▸ **What to produce**: Set down, exactly as they appear, the lines from the line holding "the inner end" through the line holding "record = json.load(file)", inclusive; output nothing outside that range.

▸ **Dataset content**:
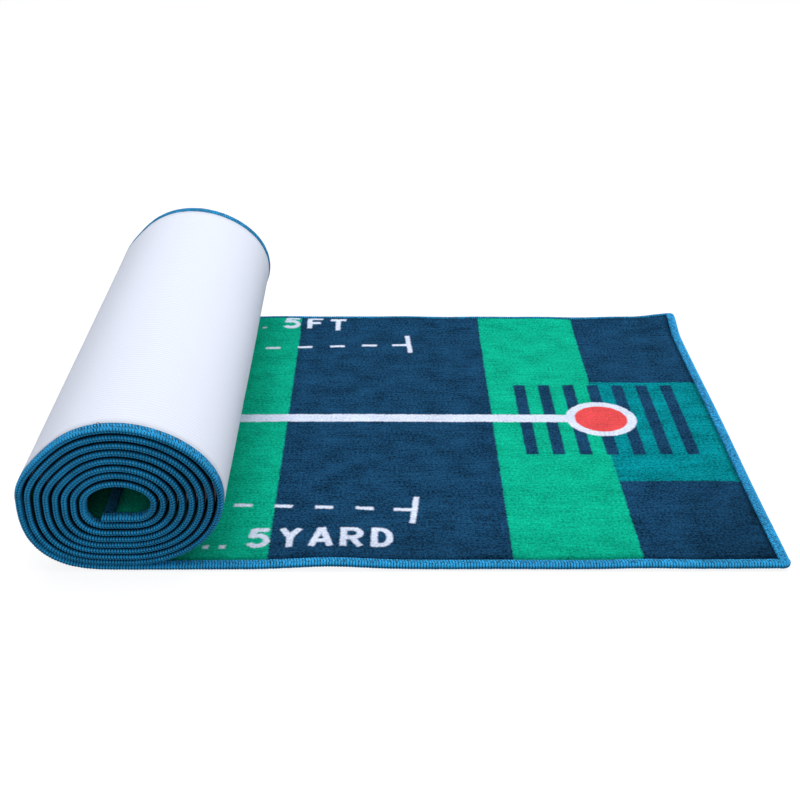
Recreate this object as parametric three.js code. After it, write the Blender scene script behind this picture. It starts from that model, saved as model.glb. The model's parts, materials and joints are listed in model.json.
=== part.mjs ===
// Practice putting mat, part rolled: a flat run lies on the floor and the rest winds up into an oval roll.
// Millimetres. +X runs along the mat towards its free end, +Y across it, +Z up. Z = 0 is the floor.
// The mat is a sandwich: a backing cloth, a printed pile on top of it, and a serged yarn edging all round.
// It bends along two rows of hinge lines: four that lift the free end and three that open the roll by almost half a turn.
import * as THREE from "three";

// ---------- driving dimensions ----------
const MAT_WIDTH = 500; // across, over both edgings
const FREE_END_X = 313.5; // outer face of the edging at the free end
const THICKNESS = 5.7; // edging, where nothing presses on it
const BACKING_SHARE = 0.35; // of the thickness
const PILE_BELOW_EDGING = 0.6; // the pile stands this much lower than the edging
const EDGING_WIDTH = 9.5;
const LAYER_GAP = 0.3; // between pieces that touch on the real mat
const CORNER_RADIUS = 14; // outside of the edging at the free end

// the roll: one turn is tau 0 to 1, from the tangent point on the floor, up the left side, over the top and down again
const TURNS = 8.1;
const STEPS_PER_TURN = 28;
const ROLL_CENTRE_X = -228.9;
const CENTRE_DRIFT = -0.175; // per turn
const HALF_WIDTH = 83.53; // of the centreline, outermost turn
const HALF_WIDTH_STEP = -7.36; // per turn
const TOP_Z = 133.6; // centreline at the top of the roll
const TOP_STEP = -6.87;
const BOTTOM_Z = 2.3; // centreline under the roll
const BOTTOM_STEP = 4.92;
const BOTTOM_STEP_GROWTH = 0.12;
// bulge of each quarter turn away from an ellipse, and its change per turn: lower left, upper left, upper right, lower right
const BULGE = [
  [8.8, -0.55],
  [-2.6, 0.33],
  [-0.7, 0.08],
  [0, 0.25],
];
// the roll's weight presses the layers under it thinner
const SQUEEZE = 1.1;
const SQUEEZE_STEP = -0.13; // per turn
const SQUEEZE_FADE = 70; // along the flat run

// the rolled part is cut into lengths that end at these turns; the last turn, which walls the eye, is cut into three
const ROLL_LENGTHS = { roll: 5, inner: 7, core_1: 7.25, core_2: 7.75 };

// hinge lines: places on the outermost turn for the roll, X positions for the free end
const ROLL_HINGES = [0.11, 0.241, 0.424];
const LIFT_HINGES = [130, 175, 220, 265];

// ---------- materials ----------
const pileCloth = new THREE.MeshStandardMaterial({
  name: "pile",
  color: 0x149a78,
  roughness: 0.95,
  metalness: 0,
});
const backingCloth = new THREE.MeshStandardMaterial({
  name: "backing",
  color: 0xe8ecf6,
  roughness: 0.85,
  metalness: 0,
});
const edgingYarn = new THREE.MeshStandardMaterial({
  name: "edging",
  color: 0x2484c0,
  roughness: 0.8,
  metalness: 0,
});

// ---------- the path of the mat, seen from its near side ----------
// A station is a point on the backing's outer face, the unit normal towards the pile, and the local thickness.
function centreline(tau) {
  const theta = 2 * Math.PI * tau;
  const top = TOP_Z + TOP_STEP * tau;
  const bottom = BOTTOM_Z + BOTTOM_STEP * tau + BOTTOM_STEP_GROWTH * tau * tau;
  const [bulge, step] = BULGE[Math.floor(4 * (tau - Math.floor(tau)))];
  const extra = (bulge + step * tau) * Math.sin(2 * theta) ** 2;
  const across = HALF_WIDTH + HALF_WIDTH_STEP * tau + extra;
  const up = (top - bottom) / 2 + extra;
  return new THREE.Vector2(
    ROLL_CENTRE_X + CENTRE_DRIFT * tau - across * Math.sin(theta),
    (top + bottom) / 2 - up * Math.cos(theta),
  );
}

function rollStation(tau) {
  const d = 1e-4;
  const p = centreline(tau);
  const ahead = centreline(tau + d).sub(centreline(Math.max(tau - d, 0)));
  const normal = new THREE.Vector2(ahead.y, -ahead.x).normalize();
  const pressed = (0.5 * (1 + Math.cos(2 * Math.PI * tau))) ** 2;
  const t = THICKNESS - (SQUEEZE + SQUEEZE_STEP * tau) * pressed;
  return { p: p.addScaledVector(normal, -t / 2), normal, t };
}

function flatStation(x) {
  const near = THREE.MathUtils.clamp(1 - (x - ROLL_CENTRE_X) / SQUEEZE_FADE, 0, 1);
  const t = THICKNESS - SQUEEZE * near * near * (3 - 2 * near);
  return { p: new THREE.Vector2(x, 0), normal: new THREE.Vector2(0, 1), t };
}

// turns of the roll that one millimetre along the mat takes at tau
function perMillimetre(tau) {
  const d = 1e-3;
  return d / centreline(tau + d).distanceTo(centreline(tau));
}

// stations from tau a to tau b, half a gap short of a hinge line at either end
function rollStations(a, b, gapA = true, gapB = true) {
  const first = a + (gapA ? (LAYER_GAP / 2) * perMillimetre(a) : 0);
  const last = b - (gapB ? (LAYER_GAP / 2) * perMillimetre(b) : 0);
  const taus = [first];
  const from = Math.ceil(first * STEPS_PER_TURN + 0.15);
  for (let k = from; k / STEPS_PER_TURN < last - 0.15 / STEPS_PER_TURN; k++)
    taus.push(k / STEPS_PER_TURN);
  taus.push(last);
  return taus.map(rollStation);
}

// ---------- solids ----------
// A band follows the stations. lo and hi give, for a station's thickness, how far its faces stand from the outer face.
function band(name, material, stations, lo, hi, y0, y1) {
  const at = (s, d) => s.p.clone().addScaledVector(s.normal, d);
  const outline = [
    ...stations.map((s) => at(s, lo(s.t))),
    ...stations.map((s) => at(s, hi(s.t))).reverse(),
  ];
  const geometry = new THREE.ExtrudeGeometry(new THREE.Shape(outline), {
    depth: y1 - y0,
    bevelEnabled: false,
  });
  geometry.rotateX(Math.PI / 2); // the outline stands up in XZ, and the depth runs towards -Y
  geometry.translate(0, y1, 0);
  const mesh = new THREE.Mesh(geometry, material);
  mesh.name = name;
  return mesh;
}

const outerY = MAT_WIDTH / 2;
const edgingY = outerY - EDGING_WIDTH;
const clothY = edgingY - LAYER_GAP;
const layers = {
  backing: [backingCloth, () => 0, (t) => BACKING_SHARE * t, -clothY, clothY],
  pile: [
    pileCloth,
    (t) => BACKING_SHARE * t + LAYER_GAP,
    (t) => t - PILE_BELOW_EDGING,
    -clothY,
    clothY,
  ],
  edging_near: [edgingYarn, () => 0, (t) => t, -outerY, -edgingY],
  edging_far: [edgingYarn, () => 0, (t) => t, edgingY, outerY],
};

// One rigid length of mat: its backing, pile and two edgings.
function section(name, stations, only = Object.keys(layers)) {
  const group = new THREE.Group();
  group.name = name;
  for (const layer of only)
    group.add(band(`${name}_${layer}`, layers[layer][0], stations, ...layers[layer].slice(1)));
  return group;
}

// A flat plate with rounded corners at the free end, from x0 to x1.
function endOutline(x0, x1, y, r) {
  const shape = new THREE.Shape();
  shape.moveTo(x0, -y);
  shape.lineTo(x1 - r, -y);
  shape.absarc(x1 - r, -y + r, r, -Math.PI / 2, 0, false);
  shape.lineTo(x1, y - r);
  shape.absarc(x1 - r, y - r, r, 0, Math.PI / 2, false);
  shape.lineTo(x0, y);
  return shape;
}

function plate(name, material, shape, z0, z1) {
  const geometry = new THREE.ExtrudeGeometry(shape, {
    depth: z1 - z0,
    bevelEnabled: false,
    curveSegments: 6,
  });
  geometry.translate(0, 0, z0);
  const mesh = new THREE.Mesh(geometry, material);
  mesh.name = name;
  return mesh;
}

// The last length of the flat run: the edging turns both corners in one piece.
function freeEnd(x0) {
  const group = new THREE.Group();
  group.name = "free_end";
  const t = THICKNESS;
  const innerRadius = CORNER_RADIUS - EDGING_WIDTH;
  const clothEnd = FREE_END_X - EDGING_WIDTH - LAYER_GAP;
  const cloth = endOutline(x0, clothEnd, clothY, innerRadius - LAYER_GAP);
  group.add(plate("free_end_backing", backingCloth, cloth, 0, BACKING_SHARE * t));
  group.add(
    plate("free_end_pile", pileCloth, cloth, BACKING_SHARE * t + LAYER_GAP, t - PILE_BELOW_EDGING),
  );
  const outer = endOutline(x0, FREE_END_X, outerY, CORNER_RADIUS).getPoints(6);
  const inner = endOutline(x0, FREE_END_X - EDGING_WIDTH, edgingY, innerRadius).getPoints(6);
  const ring = new THREE.Shape([...outer, ...inner.reverse()]);
  group.add(plate("free_end_edging", edgingYarn, ring, 0, t));
  return group;
}

// ---------- the mat ----------
const mat = new THREE.Group();
mat.name = "putting_mat";

// free end, then the lengths between its hinge lines
const half = LAYER_GAP / 2;
mat.add(freeEnd(LIFT_HINGES.at(-1) + half));
for (let i = 0; i + 1 < LIFT_HINGES.length; i++)
  mat.add(
    section(`lift_${i + 1}`, [
      flatStation(LIFT_HINGES[i + 1] - half),
      flatStation(LIFT_HINGES[i] + half),
    ]),
  );

// the flat run that stays on the floor, as far as the first hinge line of the roll
const fade = [1, 0.8, 0.6, 0.4, 0.2].map((k) => flatStation(ROLL_CENTRE_X + k * SQUEEZE_FADE));
mat.add(
  section("flat", [
    flatStation(LIFT_HINGES[0] - half),
    ...fade,
    ...rollStations(0, ROLL_HINGES[0], false, true),
  ]),
);

// the lengths that open, up the left side of the outermost turn
for (let i = 0; i + 1 < ROLL_HINGES.length; i++)
  mat.add(section(`open_${i + 1}`, rollStations(ROLL_HINGES[i], ROLL_HINGES[i + 1])));

// the rest of the roll, and its last length: there the cloth stops short of the edging that closes the inner end
let start = ROLL_HINGES.at(-1);
for (const [name, end] of Object.entries(ROLL_LENGTHS)) {
  mat.add(section(name, rollStations(start, end)));
  start = end;
}
const closing = EDGING_WIDTH * perMillimetre(TURNS);
const clothStop = TURNS - closing - LAYER_GAP * perMillimetre(TURNS);
mat.add(section("core_3", rollStations(start, clothStop, true, false), ["backing", "pile"]));
mat.add(
  section("core_3", rollStations(start, TURNS, true, false), ["edging_near", "edging_far"]),
);
mat.add(
  band(
    "core_end_edging",
    edgingYarn,
    rollStations(TURNS - closing, TURNS, false, false),
    () => 0,
    (t) => t,
    -clothY,
    clothY,
  ),
);

export default mat;
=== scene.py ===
"""Practice putting mat, part rolled: printed pile, ribbed backing and serged edging.

Lengths in the classes are millimetres and are turned to metres where a mesh is made. +X runs along the mat
towards its free end, +Y across it, +Z up from the floor. "Run" is the distance along the mat from that end.
"""

import json
import logging
import math
from dataclasses import dataclass
from enum import Enum, IntEnum
from functools import partial

import bpy
import numpy as np
from mathutils import Matrix, Vector

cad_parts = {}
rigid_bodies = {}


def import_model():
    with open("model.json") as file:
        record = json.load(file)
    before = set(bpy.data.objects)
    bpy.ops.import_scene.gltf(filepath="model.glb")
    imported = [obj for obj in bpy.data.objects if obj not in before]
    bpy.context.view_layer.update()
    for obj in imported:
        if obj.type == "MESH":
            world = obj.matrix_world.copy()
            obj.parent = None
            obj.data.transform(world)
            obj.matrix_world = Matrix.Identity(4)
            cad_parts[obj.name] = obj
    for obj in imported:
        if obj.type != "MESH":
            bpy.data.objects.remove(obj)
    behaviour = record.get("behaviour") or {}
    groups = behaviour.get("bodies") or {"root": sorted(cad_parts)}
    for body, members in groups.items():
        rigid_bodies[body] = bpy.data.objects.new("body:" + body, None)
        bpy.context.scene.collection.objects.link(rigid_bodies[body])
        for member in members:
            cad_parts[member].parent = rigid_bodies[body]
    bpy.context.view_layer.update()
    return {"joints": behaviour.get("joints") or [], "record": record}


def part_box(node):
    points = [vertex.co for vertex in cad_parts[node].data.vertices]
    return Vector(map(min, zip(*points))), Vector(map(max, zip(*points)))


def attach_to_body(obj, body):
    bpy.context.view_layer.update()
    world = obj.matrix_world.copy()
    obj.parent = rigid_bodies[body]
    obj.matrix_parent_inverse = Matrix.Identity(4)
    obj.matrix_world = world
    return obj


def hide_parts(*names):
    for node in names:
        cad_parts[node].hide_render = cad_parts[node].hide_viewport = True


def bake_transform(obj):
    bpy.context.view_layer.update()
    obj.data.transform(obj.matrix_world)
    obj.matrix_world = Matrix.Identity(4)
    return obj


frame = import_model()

log = logging.getLogger("putting_mat")
MM = 0.001
TINY = 1e-6
NEAR, FAR = -1.0, 1.0  # the two long edges of the mat, by the sign of Y


class Layer(Enum):
    """The three materials that the mat is built up from."""

    BACKING = "backing"
    PILE = "pile"
    EDGING = "edging"


# ---------------------------------------------------------------- sizes and the path of the mat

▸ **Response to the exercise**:
// the rest of the roll, and its last length: there the cloth stops short of the edging that closes the inner end
let start = ROLL_HINGES.at(-1);
for (const [name, end] of Object.entries(ROLL_LENGTHS)) {
  mat.add(section(name, rollStations(start, end)));
  start = end;
}
const closing = EDGING_WIDTH * perMillimetre(TURNS);
const clothStop = TURNS - closing - LAYER_GAP * perMillimetre(TURNS);
mat.add(section("core_3", rollStations(start, clothStop, true, false), ["backing", "pile"]));
mat.add(
  section("core_3", rollStations(start, TURNS, true, false), ["edging_near", "edging_far"]),
);
mat.add(
  band(
    "core_end_edging",
    edgingYarn,
    rollStations(TURNS - closing, TURNS, false, false),
    () => 0,
    (t) => t,
    -clothY,
    clothY,
  ),
);

export default mat;
=== scene.py ===
"""Practice putting mat, part rolled: printed pile, ribbed backing and serged edging.

Lengths in the classes are millimetres and are turned to metres where a mesh is made. +X runs along the mat
towards its free end, +Y across it, +Z up from the floor. "Run" is the distance along the mat from that end.
"""

import json
import logging
import math
from dataclasses import dataclass
from enum import Enum, IntEnum
from functools import partial

import bpy
import numpy as np
from mathutils import Matrix, Vector

cad_parts = {}
rigid_bodies = {}


def import_model():
    with open("model.json") as file:
        record = json.load(file)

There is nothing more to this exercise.